Actor Michael Douglas has filmed a new public service announcement for the FBI that plays on his character Gordon Gekko from the film "Wall Street."
In 1987, Douglas won an Oscar for his portrayal of the fictional Gekko. Douglas and writer-director Oliver Stone constructed the villainous Gekko character as a cautionary tale of the excesses of corporate greed. But in the quarter century since the film's release, Gekko's infamous "greed is good" speech has become a rallying cry of many working on Wall Street.
But now, Douglas is playing on the character's fame to warn about the dangers of insider trading. The PSA begins with a clip from "Wall Street" before transitioning to a present-day Douglas, who says:
"Hello, I'm Michael Douglas. In the movie 'Wall Street,' I played Gordon Gekko, a greedy corporate executive who cheated to profit while innocent investors lost their savings.
"The movie was fiction, but the problem is real. Our economy is increasingly dependent on the success and the integrity of the financial markets. If a deal looks too good to be true, it probably is."

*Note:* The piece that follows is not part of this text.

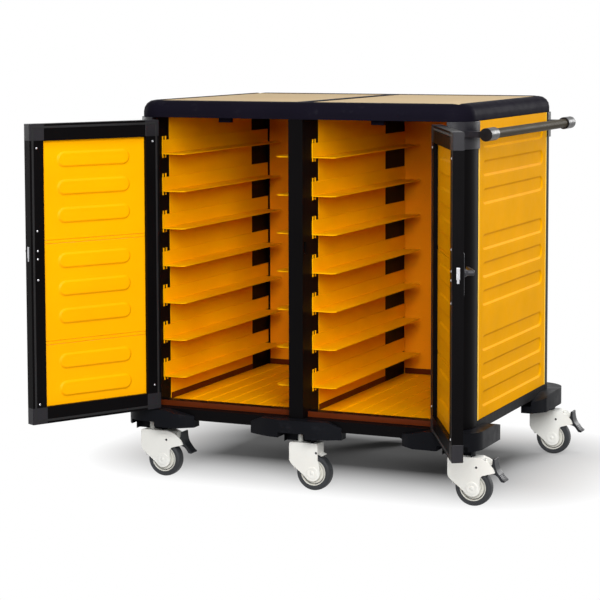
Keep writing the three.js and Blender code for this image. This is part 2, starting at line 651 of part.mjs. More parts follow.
function centreBumper(sideY) {
  const plan = new THREE.Shape();
  plan.moveTo(-BUMPER_HALF, FACE_Y - BUMPER_INSIDE);
  plan.lineTo(-BUMPER_HALF, FACE_Y + BUMPER_EDGE);
  plan.bezierCurveTo(-BUMPER_HALF / 2, FACE_Y + BUMPER_OUT, -BUMPER_HALF / 2, FACE_Y + BUMPER_OUT, 0,
    FACE_Y + BUMPER_OUT);
  plan.bezierCurveTo(BUMPER_HALF / 2, FACE_Y + BUMPER_OUT, BUMPER_HALF / 2, FACE_Y + BUMPER_OUT,
    BUMPER_HALF, FACE_Y + BUMPER_EDGE);
  plan.lineTo(BUMPER_HALF, FACE_Y - BUMPER_INSIDE);
  plan.closePath();
  const slope = BUMPER_SLOPE;
  const profile = polygon([
    [-BUMPER_HALF - 1, BUMPER_Z - 1], [BUMPER_HALF + 1, BUMPER_Z - 1],
    [BUMPER_HALF + 1, BUMPER_TIP], [BUMPER_HALF - slope, BUMPER_TOP + 1],
    [slope - BUMPER_HALF, BUMPER_TOP + 1], [-BUMPER_HALF - 1, BUMPER_TIP],
  ]);
  const body = upright(plan, BUMPER_Z, BUMPER_TOP).intersect(across(profile, 0, BODY_D));
  const whole = cut(body.add(stemPad(0, STEM_Y)), baseRoom(), stemRoom(0, STEM_Y));
  return mirrored(whole, 1, sideY);
}

function mirrored(manifold, sideX, sideY) {
  let turned = manifold;
  if (sideX < 0) turned = turned.mirror([1, 0, 0]);
  if (sideY < 0) turned = turned.mirror([0, 1, 0]);
  return turned;
}

// ---- casters ------------------------------------------------------------------------------------

// Drawn about the stem's axis, with the floor at z = 0 and the wheel trailing towards +X.
function forkOutline(braked) {
  const top = PAD_Z - GAP;
  const front = -HOUSING_FRONT;
  const shape = new THREE.Shape();
  if (braked) {
    shape.moveTo(HOOD_REAR, HOOD_TIP_Z);
    shape.bezierCurveTo(HOOD_REAR - 2, 108, 84, top - 4, HOUSING_REAR, top);
  } else {
    shape.moveTo(HOUSING_REAR, HOOD_Z);
    shape.lineTo(HOUSING_REAR, top);
  }
  shape.lineTo(front + HOUSING_EDGE_R, top);
  shape.quadraticCurveTo(front, top, front, top - HOUSING_EDGE_R);
  shape.lineTo(front, HOUSING_KNEE_Z);
  const diagonal = BOSS_R * Math.SQRT1_2;
  shape.bezierCurveTo(front, 70, 2, 58, TRAIL - diagonal, WHEEL_R - diagonal);
  shape.absarc(TRAIL, WHEEL_R, BOSS_R, Math.PI * 1.25, Math.PI * 2.12, false);
  shape.bezierCurveTo(66, 70, 62, 80, braked ? HOOD_OPEN : HOUSING_REAR, HOOD_Z);
  shape.closePath();
  return shape;
}

function casterFork(braked) {
  const housing = across(forkOutline(braked), -FORK_HALF, FORK_HALF);
  const room = WHEEL_R + WHEEL_CLEAR;
  const slot = FORK_SLOT;
  const wheelRoom = join(
    rodY(room, TRAIL, WHEEL_R, -slot, slot),
    box(TRAIL - room, TRAIL + 2 * room, -slot, slot, 0, WHEEL_R),
    box(TRAIL + room / 2, TRAIL + 2 * room, -slot, slot, 0, WHEEL_R + room / 2),
  );
  const axle = rodY(AXLE_R, TRAIL, WHEEL_R, -FORK_HALF - 3, FORK_HALF + 3, 16);
  const stem = rodZ(STEM_R, 0, 0, PAD_Z - 2, BASE_Z - 2 * GAP);
  const fork = join(cut(housing, wheelRoom), axle, stem);
  if (!braked) return fork;
  const pedalRoom = box(HOOD_OPEN, 2 * HOOD_REAR, -slot, slot, 0, PAD_Z);
  const pin = rodY(PEDAL_PIN_R, ...PEDAL_PIVOT, -slot - 1, slot + 1, 16);
  return cut(fork, pedalRoom).add(pin);
}

function wheelHub() {
  const half = HUB_W / 2;
  const disc = rodY(HUB_R, 0, 0, -half, half, 24);
  const dish = [-1, 1].map((side) => {
    const ys = [side * (half - DISH_D), side * (half + 1)].sort((a, b) => a - b);
    const boss = rodY(HUB_R - DISH_IN, 0, 0, ys[0] - 1, ys[1] + 1, 12);
    return cut(rodY(HUB_R - DISH_OUT, 0, 0, ...ys, 16), boss);
  });
  return cut(disc, dish, rodY(AXLE_R + GAP, 0, 0, -half - 1, half + 1, 16));
}

function tyre() {
  const half = TYRE_W / 2;
  const edge = TYRE_EDGE;
  const inner = HUB_R + GAP;
  const profile = [
    [inner, -half], [WHEEL_R - edge, -half], [WHEEL_R, edge - half],
    [WHEEL_R, half - edge], [WHEEL_R - edge, half], [inner, half], [inner, -half],
  ].map(([r, y]) => new THREE.Vector2(r, y));
  return solid(new THREE.LatheGeometry(profile, 32));
}

// rocker between the hood's cheeks: a hub on the pin, an upright tab and a treadle
function brakePedal() {
  const [px, pz] = PEDAL_PIVOT;
  const half = FORK_SLOT - GAP;
  const outline = [
    [0, -8], [12, -8], [23, -13], [36, -29], [42, -28], [44, -22], [28, -4], [20, 6], [14, 28], [9, 28],
    [8, 12], [0, 8],
  ];
  const rocker = across(polygon(outline.map(([x, z]) => [px + x, pz + z])), -half, half);
  const hub = rodY(PEDAL_HUB_R, px, pz, -half, half, 16);
  return cut(join(rocker, hub), rodY(PEDAL_PIN_R + GAP, px, pz, -half - 1, half + 1, 16));
}

// ---- assembly -----------------------------------------------------------------------------------

const cart = new THREE.Group();
const add = (name, shape, look, parent = cart) => parent.add(mesh(name, shape, look));
const SIDES = [['left', -1], ['right', 1]];
const ENDS = [['front', -1], ['rear', 1]];

add('base_frame', baseFrame(), BLACK_METAL);
add('floor_panel', floorPanel(), LINING);
add('top_frame', topFrame(), BLACK);
add('back_panel', backPanel(), LINING);
add('tray_rack_centre', centreRack(), LINING);
add('push_handle_tube', pushHandle(), GREY);

for (const [end, sideY] of ENDS) {
  add(`post_${end}_centre`, centrePost(sideY), BLACK_METAL);
  add(`bumper_${end}_centre`, centreBumper(sideY), BLACK);
  for (const [hand, sideX] of SIDES) {
    add(`post_${end}_${hand}`, cornerPost(sideX, sideY), BLACK_METAL);
    add(`corner_fitting_${end}_${hand}`, cornerFitting(sideX, sideY), BLACK);
    add(`bumper_${end}_${hand}`, cornerBumper(sideX, sideY), BLACK);
  }
}

for (const [hand, side] of SIDES) {
  add(`top_panel_${hand}`, topPanel(side), CREAM);
  add(`side_panel_${hand}`, sidePanel(side), YELLOW);
  add(`tray_rack_${hand}`, outerRack(side), LINING);

  const hingeLine = new THREE.Group();
  hingeLine.position.set(side * DOOR_EDGE_X, HINGE_Y, 0);
  add(`hinge_${hand}`, hinge(side), BLACK_METAL, hingeLine);
  cart.add(hingeLine);

  const door = new THREE.Group();
  door.rotation.z = side * THREE.MathUtils.degToRad(side < 0 ? LEFT_OPEN : RIGHT_OPEN);
  add(`door_frame_${hand}`, doorFrame(side), BLACK_METAL, door);
  add(`door_panel_${hand}`, doorPanel(side), YELLOW, door);
  add(`latch_bolt_${hand}`, latchBolt(side), STEEL, door);
  const lever = new THREE.Group();
  lever.position.set(-side * (DOOR_FAR - STILE_W / 2), 0, LATCH_Z);
  add(`door_lever_${hand}`, doorLever(side), BLACK, lever);
  door.add(lever);
  hingeLine.add(door);
}

const CASTERS = [
  ['front_left', -STEM_X, -STEM_Y, true], ['front_centre', 0, -STEM_Y, false],
  ['front_right', STEM_X, -STEM_Y, true], ['rear_left', -STEM_X, STEM_Y, true],
  ['rear_centre', 0, STEM_Y, false], ['rear_right', STEM_X, STEM_Y, true],
];
for (const [place, x, y, braked] of CASTERS) {
  const caster = new THREE.Group();
  caster.position.set(x, y, 0);
  add(`caster_fork_${place}`, casterFork(braked), WHITE, caster);
  if (braked) add(`brake_pedal_${place}`, brakePedal(), BLACK, caster);
  const wheel = new THREE.Group();
  wheel.position.set(TRAIL, 0, WHEEL_R);
  add(`wheel_hub_${place}`, wheelHub(), WHITE, wheel);
  add(`tyre_${place}`, tyre(), RUBBER, wheel);
  caster.add(wheel);
  cart.add(caster);
}

// origin under the middle of the whole box, on the floor
cart.updateMatrixWorld(true);
const whole = new THREE.Box3().setFromObject(cart, true);
const middle = whole.getCenter(new THREE.Vector3());
cart.position.set(-middle.x, -middle.y, -whole.min.z);
cart.updateMatrixWorld(true);

export default cart;
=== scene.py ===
# Enclosed meal tray cart: the finish of every surface and the fine detail, built on the CAD frame.
# Shapes are drawn in millimetres, each in the frame of the piece that carries it, and scaled to metres.

import json
import math
import bmesh
import bpy
from mathutils import Matrix, Vector
from mathutils.geometry import tessellate_polygon

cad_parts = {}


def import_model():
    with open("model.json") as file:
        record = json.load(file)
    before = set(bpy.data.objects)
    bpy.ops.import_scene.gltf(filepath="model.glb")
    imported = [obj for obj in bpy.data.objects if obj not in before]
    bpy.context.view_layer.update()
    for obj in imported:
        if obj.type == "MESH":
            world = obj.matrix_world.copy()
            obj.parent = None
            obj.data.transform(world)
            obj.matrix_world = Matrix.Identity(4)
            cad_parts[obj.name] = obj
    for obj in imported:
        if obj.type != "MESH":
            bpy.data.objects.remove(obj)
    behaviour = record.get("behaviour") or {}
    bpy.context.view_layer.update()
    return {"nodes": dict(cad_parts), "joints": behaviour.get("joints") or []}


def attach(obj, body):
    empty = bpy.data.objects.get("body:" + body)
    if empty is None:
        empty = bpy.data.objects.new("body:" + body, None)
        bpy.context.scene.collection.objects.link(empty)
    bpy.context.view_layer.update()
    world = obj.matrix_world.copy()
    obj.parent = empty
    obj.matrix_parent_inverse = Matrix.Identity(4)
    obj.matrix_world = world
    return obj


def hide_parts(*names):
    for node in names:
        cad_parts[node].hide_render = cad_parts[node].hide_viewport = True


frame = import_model()

MM = 0.001
SCENE = bpy.context.scene
JOINTS = {joint["name"]: joint for joint in frame["joints"]}
CORNERS = ("front_left", "front_right", "rear_left", "rear_right")
CASTERS = ("front_left", "front_centre", "front_right", "rear_left", "rear_centre", "rear_right")
HANDS = (("left", -1), ("right", 1))

# ---- places -------------------------------------------------------------------------------------


def node_box(name, place=Matrix.Identity(4)):
    """Lowest and highest corner of a CAD node in the frame of place, in millimetres."""
    inverse = place.inverted()
    points = [inverse @ v.co / MM for v in frame["nodes"][name].data.vertices]
    return [Vector([pick(p[i] for p in points) for i in range(3)]) for pick in (min, max)]


front_swivel = Vector(JOINTS["caster_swivel_front_centre"]["pos_m"])
rear_swivel = Vector(JOINTS["caster_swivel_rear_centre"]["pos_m"])
BODY = Matrix.Translation(((front_swivel.x + rear_swivel.x) / 2, (front_swivel.y + rear_swivel.y) / 2, 0))


def door_place(hand, side):
    """Frame of a door: on its hinge axis, turned from shut to where the photograph shows it."""
    joint = JOINTS[f"door_hinge_{hand}"]
    x, y, _ = joint["pos_m"]
    opened = math.radians(-joint["range_deg"][0])
    return Matrix.Translation((x, y, 0)) @ Matrix.Rotation(side * opened, 4, "Z")


def caster_place(place):
    """Frame of a caster: on its swivel axis at the floor, with the wheel towards +X."""
    x, y, _ = JOINTS[f"caster_swivel_{place}"]["pos_m"]
    return Matrix.Translation((x, y, 0))


DOOR = {hand: door_place(hand, side) for hand, side in HANDS}
CASTER = {place: caster_place(place) for place in CASTERS}

# ---- looks --------------------------------------------------------------------------------------


def linear(value):
    """Linear light of an sRGB value from 0 to 255."""
    value /= 255
    return value / 12.92 if value <= 0.04045 else ((value + 0.055) / 1.055) ** 2.4


def colour(red, green, blue):
    return (linear(red), linear(green), linear(blue), 1)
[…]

FBI Special Agent David Chaves tells Bloomberg News that Douglas wanted to do something to help combat what he sees as a misguided culture on Wall Street. Chaves says Douglas told him people working on Wall Street often approach him, offering a "high-five" for his portrayal of Gekko.
"We thought one of the most revered actors of our time would be a great voice for combating crime on Wall Street," Chaves said.
An often-overlooked fact from "Wall Street" is that the Gekko character never says the phrase, "greed is good." While passionately arguing for a business structure in which corporations are operated by the actual shareholders who have a direct stake in the company, Gekko declares, "Greed, for lack of a better word, is good."
This is also not the first time Douglas has revisited the Gekko character. In 2010, Douglas and Stone reunited for a "Wall Street" sequel. While critics praised Douglas' performance (he was nominated for a Golden Globe for best supporting actor), the film was largely considered a critical and commercial disappointment.